**Problem to work on:**
Set down each line from the one containing "The build123d and Blender code for this object continues." to the one containing "return [(x, y, FLAG_HEIGHT)", inclusive, exactly as written and with nothing further.

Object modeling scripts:
----

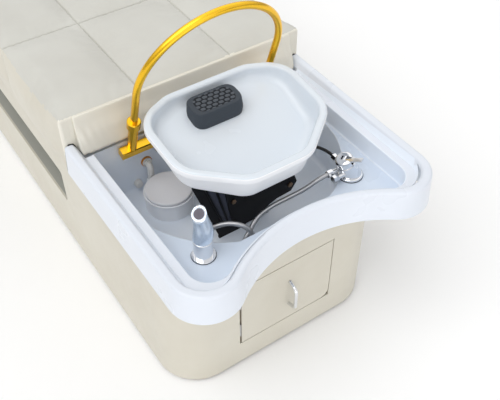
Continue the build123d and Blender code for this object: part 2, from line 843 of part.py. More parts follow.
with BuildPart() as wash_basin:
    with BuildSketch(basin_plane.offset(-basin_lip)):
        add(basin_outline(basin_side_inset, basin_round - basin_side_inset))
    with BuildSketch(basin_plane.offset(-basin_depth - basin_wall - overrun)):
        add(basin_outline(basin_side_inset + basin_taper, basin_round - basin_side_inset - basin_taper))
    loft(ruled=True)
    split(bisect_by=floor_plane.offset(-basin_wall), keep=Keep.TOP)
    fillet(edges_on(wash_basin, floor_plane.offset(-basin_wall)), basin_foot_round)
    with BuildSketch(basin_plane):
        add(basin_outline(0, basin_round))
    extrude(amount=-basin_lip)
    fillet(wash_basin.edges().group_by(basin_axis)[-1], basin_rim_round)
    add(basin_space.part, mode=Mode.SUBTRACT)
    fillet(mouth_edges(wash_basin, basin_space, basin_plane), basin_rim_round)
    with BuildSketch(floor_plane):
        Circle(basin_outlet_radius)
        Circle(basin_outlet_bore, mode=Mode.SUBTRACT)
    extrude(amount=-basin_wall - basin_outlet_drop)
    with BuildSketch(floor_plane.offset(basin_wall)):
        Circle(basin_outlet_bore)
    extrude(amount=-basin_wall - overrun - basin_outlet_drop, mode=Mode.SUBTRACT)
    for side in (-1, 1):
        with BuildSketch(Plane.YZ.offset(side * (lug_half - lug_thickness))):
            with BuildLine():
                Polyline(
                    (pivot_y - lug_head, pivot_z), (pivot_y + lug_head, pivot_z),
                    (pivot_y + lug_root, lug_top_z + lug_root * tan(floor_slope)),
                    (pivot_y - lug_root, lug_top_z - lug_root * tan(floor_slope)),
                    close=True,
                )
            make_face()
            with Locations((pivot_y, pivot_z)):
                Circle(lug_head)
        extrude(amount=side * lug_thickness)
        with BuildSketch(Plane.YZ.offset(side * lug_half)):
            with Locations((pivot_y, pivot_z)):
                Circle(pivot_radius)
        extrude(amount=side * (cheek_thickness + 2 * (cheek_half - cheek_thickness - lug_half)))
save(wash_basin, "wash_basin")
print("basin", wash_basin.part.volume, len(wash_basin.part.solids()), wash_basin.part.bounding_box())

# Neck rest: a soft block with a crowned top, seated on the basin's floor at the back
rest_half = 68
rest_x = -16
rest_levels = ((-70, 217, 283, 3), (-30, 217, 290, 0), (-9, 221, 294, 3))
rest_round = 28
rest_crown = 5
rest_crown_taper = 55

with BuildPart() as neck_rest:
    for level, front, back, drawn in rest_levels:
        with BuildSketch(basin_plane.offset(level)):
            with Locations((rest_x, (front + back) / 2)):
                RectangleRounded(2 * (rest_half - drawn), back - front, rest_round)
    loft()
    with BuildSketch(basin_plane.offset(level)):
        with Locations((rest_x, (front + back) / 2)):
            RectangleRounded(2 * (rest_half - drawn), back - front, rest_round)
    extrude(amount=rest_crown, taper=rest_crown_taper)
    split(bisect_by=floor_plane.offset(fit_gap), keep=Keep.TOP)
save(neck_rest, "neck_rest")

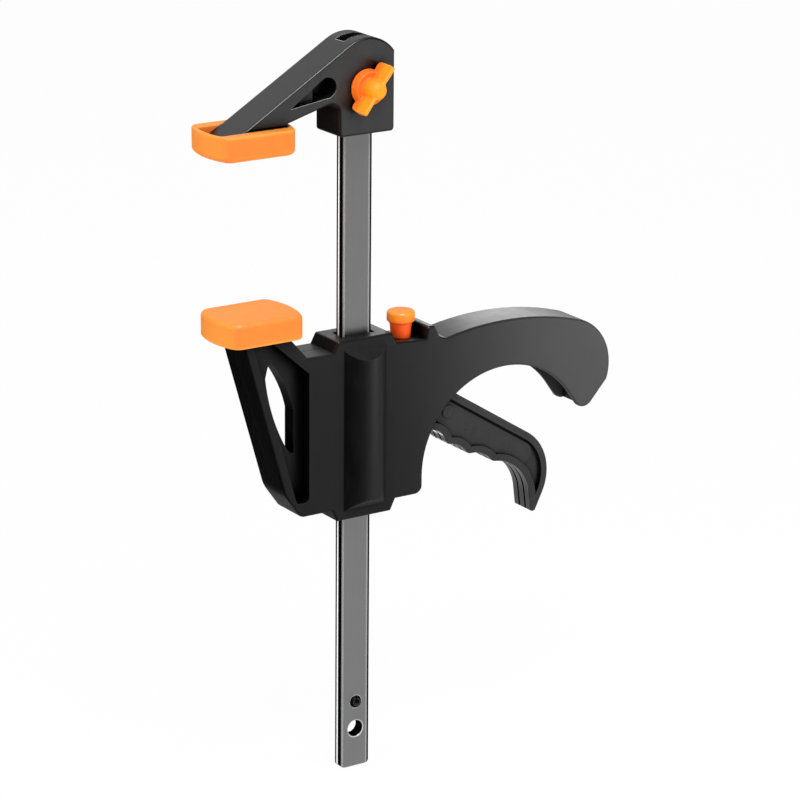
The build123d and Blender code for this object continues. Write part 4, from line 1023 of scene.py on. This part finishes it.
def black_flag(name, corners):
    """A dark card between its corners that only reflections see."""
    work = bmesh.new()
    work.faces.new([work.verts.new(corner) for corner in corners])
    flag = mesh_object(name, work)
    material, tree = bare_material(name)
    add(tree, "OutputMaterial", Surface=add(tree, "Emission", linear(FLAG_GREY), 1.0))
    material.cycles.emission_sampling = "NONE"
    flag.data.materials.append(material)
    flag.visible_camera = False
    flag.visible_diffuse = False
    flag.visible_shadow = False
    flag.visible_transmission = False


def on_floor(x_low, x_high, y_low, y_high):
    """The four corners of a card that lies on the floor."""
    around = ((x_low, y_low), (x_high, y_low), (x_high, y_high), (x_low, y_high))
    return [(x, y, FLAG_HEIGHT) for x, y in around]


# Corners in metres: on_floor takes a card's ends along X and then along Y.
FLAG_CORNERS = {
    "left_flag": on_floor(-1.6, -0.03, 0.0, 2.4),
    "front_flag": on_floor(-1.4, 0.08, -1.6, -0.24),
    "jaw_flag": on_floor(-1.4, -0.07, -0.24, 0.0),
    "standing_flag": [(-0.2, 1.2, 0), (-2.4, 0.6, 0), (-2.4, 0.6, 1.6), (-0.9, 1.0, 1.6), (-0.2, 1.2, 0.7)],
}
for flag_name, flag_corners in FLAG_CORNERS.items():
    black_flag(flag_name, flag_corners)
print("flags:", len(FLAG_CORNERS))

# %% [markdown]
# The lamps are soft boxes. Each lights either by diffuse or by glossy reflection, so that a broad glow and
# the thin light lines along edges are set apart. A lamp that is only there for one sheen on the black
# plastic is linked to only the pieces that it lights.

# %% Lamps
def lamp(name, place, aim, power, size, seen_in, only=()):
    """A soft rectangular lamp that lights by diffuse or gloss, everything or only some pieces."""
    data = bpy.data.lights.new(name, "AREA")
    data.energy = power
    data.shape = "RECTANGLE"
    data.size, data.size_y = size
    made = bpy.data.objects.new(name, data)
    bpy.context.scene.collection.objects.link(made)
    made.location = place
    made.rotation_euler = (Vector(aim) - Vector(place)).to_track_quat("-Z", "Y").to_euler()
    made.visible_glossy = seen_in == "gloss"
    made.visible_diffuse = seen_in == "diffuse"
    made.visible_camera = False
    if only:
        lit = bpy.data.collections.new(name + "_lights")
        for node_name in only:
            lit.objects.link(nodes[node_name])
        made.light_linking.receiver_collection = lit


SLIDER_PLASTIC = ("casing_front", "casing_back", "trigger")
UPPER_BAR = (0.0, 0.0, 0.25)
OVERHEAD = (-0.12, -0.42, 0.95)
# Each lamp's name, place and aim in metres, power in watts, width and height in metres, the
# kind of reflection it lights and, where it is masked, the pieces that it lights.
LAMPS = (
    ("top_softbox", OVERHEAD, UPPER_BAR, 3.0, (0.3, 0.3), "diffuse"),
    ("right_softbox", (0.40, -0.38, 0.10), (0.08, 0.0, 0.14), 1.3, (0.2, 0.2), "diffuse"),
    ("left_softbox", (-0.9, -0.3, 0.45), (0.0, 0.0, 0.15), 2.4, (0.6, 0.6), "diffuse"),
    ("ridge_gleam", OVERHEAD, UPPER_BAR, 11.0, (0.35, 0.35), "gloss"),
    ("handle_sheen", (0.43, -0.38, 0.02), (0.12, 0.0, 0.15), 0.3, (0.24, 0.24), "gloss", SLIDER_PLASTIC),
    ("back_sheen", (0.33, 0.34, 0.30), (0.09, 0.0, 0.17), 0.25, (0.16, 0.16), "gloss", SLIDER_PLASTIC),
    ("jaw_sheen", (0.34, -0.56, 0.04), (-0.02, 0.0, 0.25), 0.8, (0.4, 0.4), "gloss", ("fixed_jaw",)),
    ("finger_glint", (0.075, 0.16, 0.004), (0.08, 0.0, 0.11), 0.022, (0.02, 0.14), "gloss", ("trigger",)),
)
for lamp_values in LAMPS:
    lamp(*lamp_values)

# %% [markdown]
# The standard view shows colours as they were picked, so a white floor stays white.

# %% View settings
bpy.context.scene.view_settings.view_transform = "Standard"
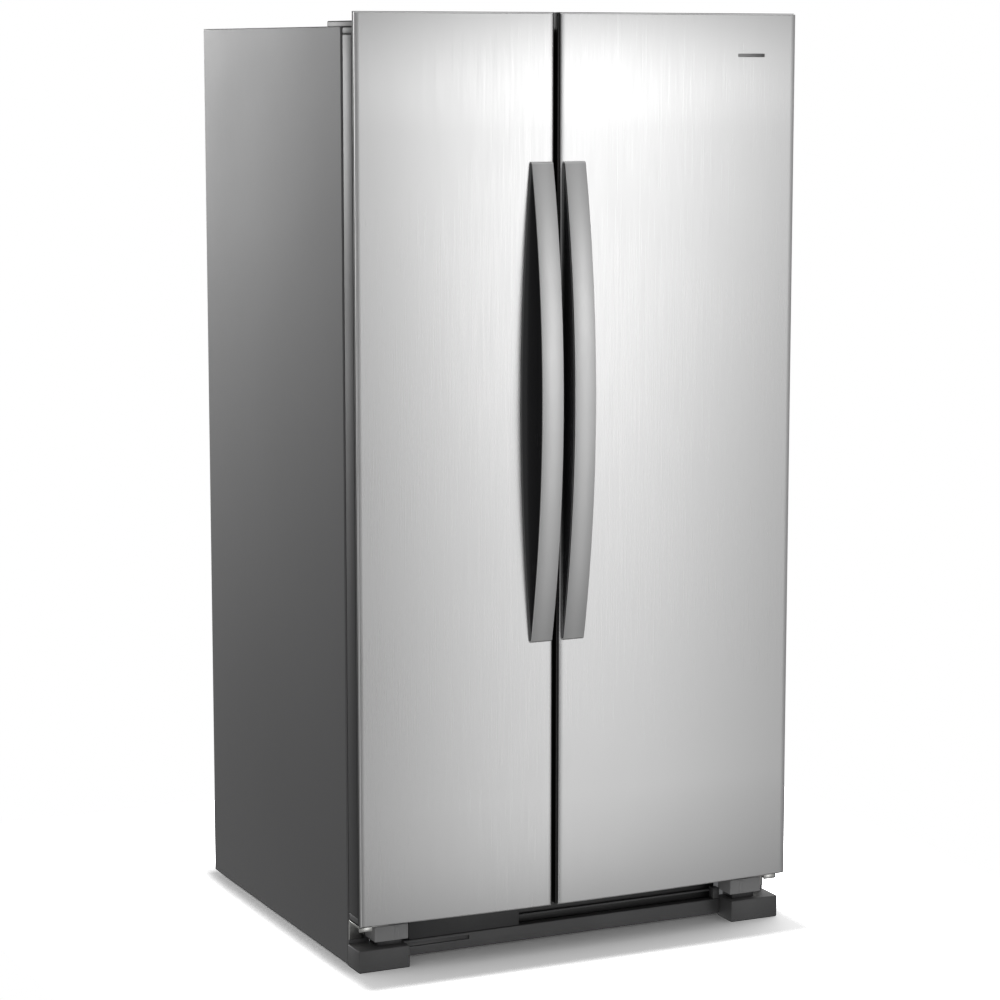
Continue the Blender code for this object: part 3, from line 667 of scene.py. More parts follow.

----

**Exercise result:**
The build123d and Blender code for this object continues. Write part 4, from line 1023 of scene.py on. This part finishes it.
def black_flag(name, corners):
    """A dark card between its corners that only reflections see."""
    work = bmesh.new()
    work.faces.new([work.verts.new(corner) for corner in corners])
    flag = mesh_object(name, work)
    material, tree = bare_material(name)
    add(tree, "OutputMaterial", Surface=add(tree, "Emission", linear(FLAG_GREY), 1.0))
    material.cycles.emission_sampling = "NONE"
    flag.data.materials.append(material)
    flag.visible_camera = False
    flag.visible_diffuse = False
    flag.visible_shadow = False
    flag.visible_transmission = False


def on_floor(x_low, x_high, y_low, y_high):
    """The four corners of a card that lies on the floor."""
    around = ((x_low, y_low), (x_high, y_low), (x_high, y_high), (x_low, y_high))
    return [(x, y, FLAG_HEIGHT) for x, y in around]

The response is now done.